- **Recorded data**:
>>>
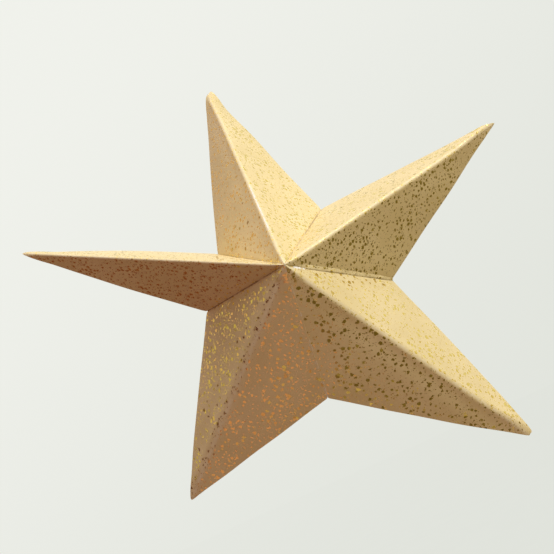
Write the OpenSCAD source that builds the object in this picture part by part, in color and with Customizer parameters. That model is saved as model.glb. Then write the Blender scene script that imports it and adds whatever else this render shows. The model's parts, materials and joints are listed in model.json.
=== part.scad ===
// Folded paper star: five-pointed half-relief ornament, hollow behind.
// Frame: origin at the apex where all ten creases meet, +Z up along arm 1,
// the front faces -Y and the hollow back faces +Y. Units are millimetres.
// Ten equal triangular panels ring the apex. Every crease line runs through
// the apex, so every fold is a turn about a line through the origin.
// Creases are numbered clockwise seen from the front: even ones are the
// ridges of arms 1 to 5 (crease 2k is arm k+1), odd ones are the valleys.
// Panel i lies between crease i and crease i+1. The glued seam is crease 3.

/* [Sheet] */
// Length of a ridge crease, apex to arm tip, mm
ridge_length = 64; // [40:1:120]
// Length of a valley crease, apex to notch, mm
valley_length = 31.4; // [22:0.1:36]
// Thickness of the card, mm
card = 0.3; // [0.2:0.05:0.4]

/* [Ridge folds] */
// Fold of the arm 1 ridge, degrees from flat
ridge_1_fold = 95.5; // [92:0.1:99]
// Fold of the arm 4 ridge, degrees from flat
ridge_4_fold = 51.6; // [48:0.1:55]
// Fold of the arm 5 ridge, degrees from flat
ridge_5_fold = 139.6; // [136:0.1:142]

/* [Valley folds] */
// Fold of the valley between arms 1 and 2, degrees from flat
valley_12_fold = 55.7; // [53:0.1:59]
// Fold of the valley between arms 3 and 4; negative has popped through flat
valley_34_fold = -10.1; // [-14:0.1:-6]
// Fold of the valley between arms 4 and 5, degrees from flat
valley_45_fold = 57.7; // [54:0.1:61]
// Fold of the valley between arms 5 and 1, degrees from flat
valley_51_fold = 79.9; // [77:0.1:83]

/* [Seam] */
// Width of the glue tab behind the seam, mm
tab_width = 5; // [3:0.5:6]
// Thickness of the dried glue film, mm
glue_film = 0.06; // [0.04:0.02:0.12]

/* [Folds as made] */
// Thickness of the scored line along each crease, mm
score = 0.1; // [0.06:0.02:0.12]
// Gap left at each fold so the pieces turn freely, mm
gap = 0.02; // [0.02:0.01:0.04]

/* [Hidden] */
$fn = 32;
panel_count = 10;
sector = 360 / panel_count;    // angle of each panel at the apex
bead_radius = card / 2;        // rounded fold along each crease
bead_start = 1.6;              // beads stop short of the apex
bead_rim_gap = 0.8;            // and short of the rim
score_start = bead_start + 0.2;
score_rim_gap = 1.8;
flat_clearance = 0.05;         // least room from a bead to full thickness
fold_clearance = 0.03;         // room added where the fold angle governs
web_inset = 0.5;               // thin web held in from the full-thickness edge
web_rim_inset = 1.2;           // thin web held in from the rim
tab_start = 3.5;               // apex to the tab, along the seam
tab_rim_gap = 1;               // tab to the notch, along the seam
tab_start_slope = 1.8;         // run along the seam per width, apex end
tab_rim_slope = 0.4;           // the same, notch end
glue_margin = 0.8;             // glue is this much narrower than the tab

card_color = [0.93, 0.85, 0.64];
fold_color = [0.97, 0.92, 0.76];
tab_color = [0.95, 0.93, 0.87];
glue_color = [0.86, 0.84, 0.76];

// ---- Vectors and turns ----
function turn_x(a) = [[1, 0, 0], [0, cos(a), -sin(a)], [0, sin(a), cos(a)]];
function turn_z(a) = [[cos(a), -sin(a), 0], [sin(a), cos(a), 0], [0, 0, 1]];
function column(matrix, c) = [for (r = [0:2]) matrix[r][c]];
function transpose(matrix) = [for (c = [0:2]) column(matrix, c)];
function unit(vector) = vector / norm(vector);
function total(vectors, i = 0) =
    i == len(vectors) ? [0, 0, 0] : vectors[i] + total(vectors, i + 1);

// ---- Panel frames ----
// x runs along the panel's first crease, z is its front face.
// The same panel's frame, with x turned to its second crease
function at_second(frame) = frame * turn_z(-sector);
// Next panel clockwise, folded about the crease between the two
function forward(frame, fold) = at_second(frame) * turn_x(fold);
// Next panel anticlockwise, folded about the crease between the two
function backward(frame, fold) = frame * turn_x(-fold) * turn_z(sector);

// Panel 8 (arm 5, right) is where the chain of frames is counted from.
frame_8 = [[1, 0, 0], [0, 1, 0], [0, 0, 1]];
frame_9 = forward(frame_8, -valley_51_fold);
frame_0 = forward(frame_9, ridge_1_fold);
frame_1 = forward(frame_0, -valley_12_fold);
frame_7 = backward(frame_8, ridge_5_fold);
frame_6 = backward(frame_7, -valley_45_fold);
frame_5 = backward(frame_6, ridge_4_fold);
frame_4 = backward(frame_5, -valley_34_fold);

// The last two panels close the ring: the seam line stands one sector away
// from the ridges of arms 2 and 3, on the hollow side of them.
arm_2_line = column(at_second(frame_1), 0);
arm_3_line = column(frame_4, 0);
arms_cross = cross(arm_2_line, arm_3_line);
arms_dot = arm_2_line * arm_3_line;
seam_between = cos(sector) / (1 + arms_dot);
seam_behind = sqrt(1 - seam_between * seam_between * 2 * (1 + arms_dot)) / norm(arms_cross);
seam_line = seam_between * (arm_2_line + arm_3_line) + seam_behind * arms_cross;

// The seam line as seen from the panels beside those two ridges
seam_from_1 = transpose(at_second(frame_1)) * seam_line;
seam_from_4 = transpose(frame_4) * seam_line;
ridge_2_fold = atan2(-seam_from_1[2], -seam_from_1[1]);
ridge_3_fold = atan2(-seam_from_4[2], seam_from_4[1]);
frame_2 = forward(frame_1, ridge_2_fold);
frame_3 = backward(frame_4, ridge_3_fold);
seam_angle = acos(column(frame_2, 2) * column(frame_3, 2));

frames = [frame_0, frame_1, frame_2, frame_3, frame_4,
          frame_5, frame_6, frame_7, frame_8, frame_9];
// Size of the fold at each crease
folds = [ridge_1_fold, valley_12_fold, ridge_2_fold, seam_angle,
         ridge_3_fold, abs(valley_34_fold), ridge_4_fold, valley_45_fold,
         ridge_5_fold, valley_51_fold];

// Attitude: the five tips face front on average, arm 1 points up.
tips = [for (k = [0:4]) column(frames[2 * k], 0)];
front = unit(total([for (k = [0:4]) cross(tips[(k + 1) % 5], tips[k])]));
up = unit(tips[0] - front * (front * tips[0]));
world = [cross(-front, up), -front, up];

module place(frame)
    multmatrix([for (row = world * frame) [row[0], row[1], row[2], 0]])
        children();

// ---- Creases ----
function reach(c) = c % 2 == 0 ? ridge_length : valley_length;
// Full thickness stops here, beside crease c, so folded panels never meet
function stop_at(c) =
    max(bead_radius + flat_clearance,
        bead_radius * tan(folds[c % panel_count] / 2) + fold_clearance);
// Panel 4 (arm 3, right) stays still and the rest swing from it, so each
// bead belongs to the panel nearer to it: panels 3 and 4 carry the bead of
// their first crease, panels 4 to 9, 0 and 1 that of their second.
function owns_first(i) = i == 3 || i == 4;
function owns_second(i) = !owns_first(i + 1);

// Rounded fold on crease c, with the scored strip to the panel that owns it
module crease(c) {
    clockwise = owns_first(c);
    owner = clockwise ? c : (c + panel_count - 1) % panel_count;
    width = stop_at(c);
    place(clockwise ? frames[owner] : at_second(frames[owner])) {
        translate([bead_start, 0, 0]) rotate([0, 90, 0])
            cylinder(r = bead_radius, h = reach(c) - bead_start - bead_rim_gap);
        translate([score_start, clockwise ? -width : 0, -score / 2])
            cube([reach(c) - score_start - score_rim_gap, width, score]);
    }
}

// ---- Panels ----
// Outline of panel i, held back from its first crease, second crease and rim
module outline(i, first_inset, second_inset, rim_inset) {
    second_line = [cos(sector), -sin(sector)];
    second_inward = [sin(sector), cos(sector)];
    tip_1 = [reach(i), 0];
    tip_2 = reach(i + 1) * second_line;
    outward = unit([tip_1[1] - tip_2[1], tip_2[0] - tip_1[0]]);
    rim = tip_1 * outward - rim_inset;         // distance from apex to rim line
    near = [(second_inset + first_inset * cos(sector)) / sin(sector), -first_inset];
    on_first = [(rim + first_inset * outward[1]) / outward[0], -first_inset];
    along_second = (rim - second_inset * (second_inward * outward)) / (second_line * outward);
    on_second = second_inset * second_inward + second_line * along_second;
    polygon([near, on_first, on_second]);
}

// Card at full thickness, with a thin web out to each bead it does not own
module panel(i) {
    first_stop = stop_at(i);
    second_stop = stop_at(i + 1);
    bead_stop = bead_radius + gap;
    place(frames[i]) {
        linear_extrude(card, center = true) outline(i, first_stop, second_stop, 0);
        if (!owns_first(i) || !owns_second(i))
            linear_extrude(score, center = true)
                outline(i, owns_first(i) ? first_stop + web_inset : bead_stop,
                        owns_second(i) ? second_stop + web_inset : bead_stop,
                        web_rim_inset);
    }
}

// ---- Seam ----
// Tapered strip behind the arm 3 left panel, along the seam; front_z is the
// height of its front face in the panel's frame.
module strip(width, front_z, thick) {
    edge = stop_at(3);
    end = valley_length - tab_rim_gap;
    place(frame_3) translate([0, 0, front_z - thick])
        linear_extrude(thick)
            polygon([[tab_start, -edge], [end, -edge],
                     [end - tab_rim_slope * width, -edge - width],
                     [tab_start + tab_start_slope * width, -edge - width]]);
}

// ---- Nodes ----
module arm_1_left_panel() color(card_color) panel(9);
module arm_1_right_panel() color(card_color) panel(0);
module arm_2_left_panel() color(card_color) panel(1);
module arm_2_right_panel() color(card_color) panel(2);
module arm_3_left_panel() color(card_color) panel(3);
module arm_3_right_panel() color(card_color) panel(4);
module arm_4_left_panel() color(card_color) panel(5);
module arm_4_right_panel() color(card_color) panel(6);
module arm_5_left_panel() color(card_color) panel(7);
module arm_5_right_panel() color(card_color) panel(8);

module ridge_fold_1() color(fold_color) crease(0);
module valley_fold_12() color(fold_color) crease(1);
module ridge_fold_2() color(fold_color) crease(2);
module seam_fold() color(fold_color) crease(3);
module ridge_fold_3() color(fold_color) crease(4);
module valley_fold_34() color(fold_color) crease(5);
module ridge_fold_4() color(fold_color) crease(6);
module valley_fold_45() color(fold_color) crease(7);
module ridge_fold_5() color(fold_color) crease(8);
module valley_fold_51() color(fold_color) crease(9);

module seam_tab() color(tab_color) strip(tab_width, -card / 2 - glue_film, card);
module seam_glue() color(glue_color) strip(tab_width - glue_margin, -card / 2, glue_film);

arm_1_left_panel();
arm_1_right_panel();
arm_2_left_panel();
arm_2_right_panel();
arm_3_left_panel();
arm_3_right_panel();
arm_4_left_panel();
arm_4_right_panel();
arm_5_left_panel();
arm_5_right_panel();
ridge_fold_1();
ridge_fold_2();
ridge_fold_3();
ridge_fold_4();
ridge_fold_5();
valley_fold_12();
valley_fold_34();
valley_fold_45();
valley_fold_51();
seam_fold();
seam_tab();
seam_glue();
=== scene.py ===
# A folded star of foil-flecked card: five arms, each with a ridge fold down its middle and a
# valley fold on either side. All fold lines start at the apex, which is the origin.
# The camera looks roughly along +Y. Shapes are worked out in millimetres and stored in metres.
import json
import math

import bmesh
import bpy
import numpy as np
from mathutils import Matrix, Vector


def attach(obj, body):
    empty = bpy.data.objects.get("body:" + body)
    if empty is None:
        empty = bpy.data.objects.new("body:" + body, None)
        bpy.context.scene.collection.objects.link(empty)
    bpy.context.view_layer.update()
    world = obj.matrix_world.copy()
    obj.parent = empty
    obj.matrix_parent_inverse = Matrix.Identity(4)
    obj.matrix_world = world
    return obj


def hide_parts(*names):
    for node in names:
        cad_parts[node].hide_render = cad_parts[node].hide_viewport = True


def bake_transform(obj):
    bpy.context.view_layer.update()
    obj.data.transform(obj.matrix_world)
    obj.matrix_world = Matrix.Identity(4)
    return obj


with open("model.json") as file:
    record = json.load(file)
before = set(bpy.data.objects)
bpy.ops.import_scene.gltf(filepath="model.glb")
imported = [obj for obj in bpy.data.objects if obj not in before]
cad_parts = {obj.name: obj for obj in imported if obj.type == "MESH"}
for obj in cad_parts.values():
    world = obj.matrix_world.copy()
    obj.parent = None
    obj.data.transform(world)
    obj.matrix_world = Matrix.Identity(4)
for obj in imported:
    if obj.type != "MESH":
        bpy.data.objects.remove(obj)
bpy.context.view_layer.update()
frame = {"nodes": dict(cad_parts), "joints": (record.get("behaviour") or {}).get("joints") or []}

MM = 0.001


def unit(vector):
    return vector / np.linalg.norm(vector)


def smooth(t):
    """Smoothstep from 0 to 1."""
    t = min(max(t, 0), 1)
    return t * t * (3 - 2 * t)


# ---------------------------------------------------------------- fold lines of the frame
hinges = {joint["name"]: np.array(joint["axis"], float) for joint in frame["joints"]}


def fold_direction(name):
    return unit(hinges[name + "_hinge"])


def seam_direction(ridge_a, ridge_b, angle_cos):
    """Unit vector between two ridges that makes the same angle with both."""
    spread = 1 + ridge_a @ ridge_b
    cross = np.cross(ridge_a, ridge_b)
    in_plane = angle_cos / spread
    off_plane = math.sqrt(1 - in_plane * in_plane * 2 * spread) / np.linalg.norm(cross)
    return in_plane * (ridge_a + ridge_b) + off_plane * cross


def fold_length(name):
    """Length in mm of a fold line, a little past the end of its CAD piece."""
    places = np.array([v.co for v in frame["nodes"][name].data.vertices], float)
    reach = float(np.linalg.norm(places, axis=1).max())
    return round((reach + 0.8 * MM) / MM, 1)


# VALLEYS[k] lies between ridge k and ridge k + 1; VALLEYS[1] is the seam and has no hinge
RIDGES = [fold_direction("ridge_fold_%d" % (k + 1)) for k in range(5)]
VALLEYS = [fold_direction("valley_fold_" + pair) for pair in ("12", "34", "45", "51")]
VALLEYS.insert(1, seam_direction(RIDGES[1], RIDGES[2], float(RIDGES[0] @ VALLEYS[0])))
SEAM = VALLEYS[1]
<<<
- **Problem to work on**: Write out only the lines that run from the line containing "module seam_tab() color(tab_color)" through the line containing "in imported if", both included, exactly as they appear above.

- **Output**:
module seam_tab() color(tab_color) strip(tab_width, -card / 2 - glue_film, card);
module seam_glue() color(glue_color) strip(tab_width - glue_margin, -card / 2, glue_film);

arm_1_left_panel();
arm_1_right_panel();
arm_2_left_panel();
arm_2_right_panel();
arm_3_left_panel();
arm_3_right_panel();
arm_4_left_panel();
arm_4_right_panel();
arm_5_left_panel();
arm_5_right_panel();
ridge_fold_1();
ridge_fold_2();
ridge_fold_3();
ridge_fold_4();
ridge_fold_5();
valley_fold_12();
valley_fold_34();
valley_fold_45();
valley_fold_51();
seam_fold();
seam_tab();
seam_glue();
=== scene.py ===
# A folded star of foil-flecked card: five arms, each with a ridge fold down its middle and a
# valley fold on either side. All fold lines start at the apex, which is the origin.
# The camera looks roughly along +Y. Shapes are worked out in millimetres and stored in metres.
import json
import math

import bmesh
import bpy
import numpy as np
from mathutils import Matrix, Vector


def attach(obj, body):
    empty = bpy.data.objects.get("body:" + body)
    if empty is None:
        empty = bpy.data.objects.new("body:" + body, None)
        bpy.context.scene.collection.objects.link(empty)
    bpy.context.view_layer.update()
    world = obj.matrix_world.copy()
    obj.parent = empty
    obj.matrix_parent_inverse = Matrix.Identity(4)
    obj.matrix_world = world
    return obj


def hide_parts(*names):
    for node in names:
        cad_parts[node].hide_render = cad_parts[node].hide_viewport = True


def bake_transform(obj):
    bpy.context.view_layer.update()
    obj.data.transform(obj.matrix_world)
    obj.matrix_world = Matrix.Identity(4)
    return obj


with open("model.json") as file:
    record = json.load(file)
before = set(bpy.data.objects)
bpy.ops.import_scene.gltf(filepath="model.glb")
imported = [obj for obj in bpy.data.objects if obj not in before]
cad_parts = {obj.name: obj for obj in imported if obj.type == "MESH"}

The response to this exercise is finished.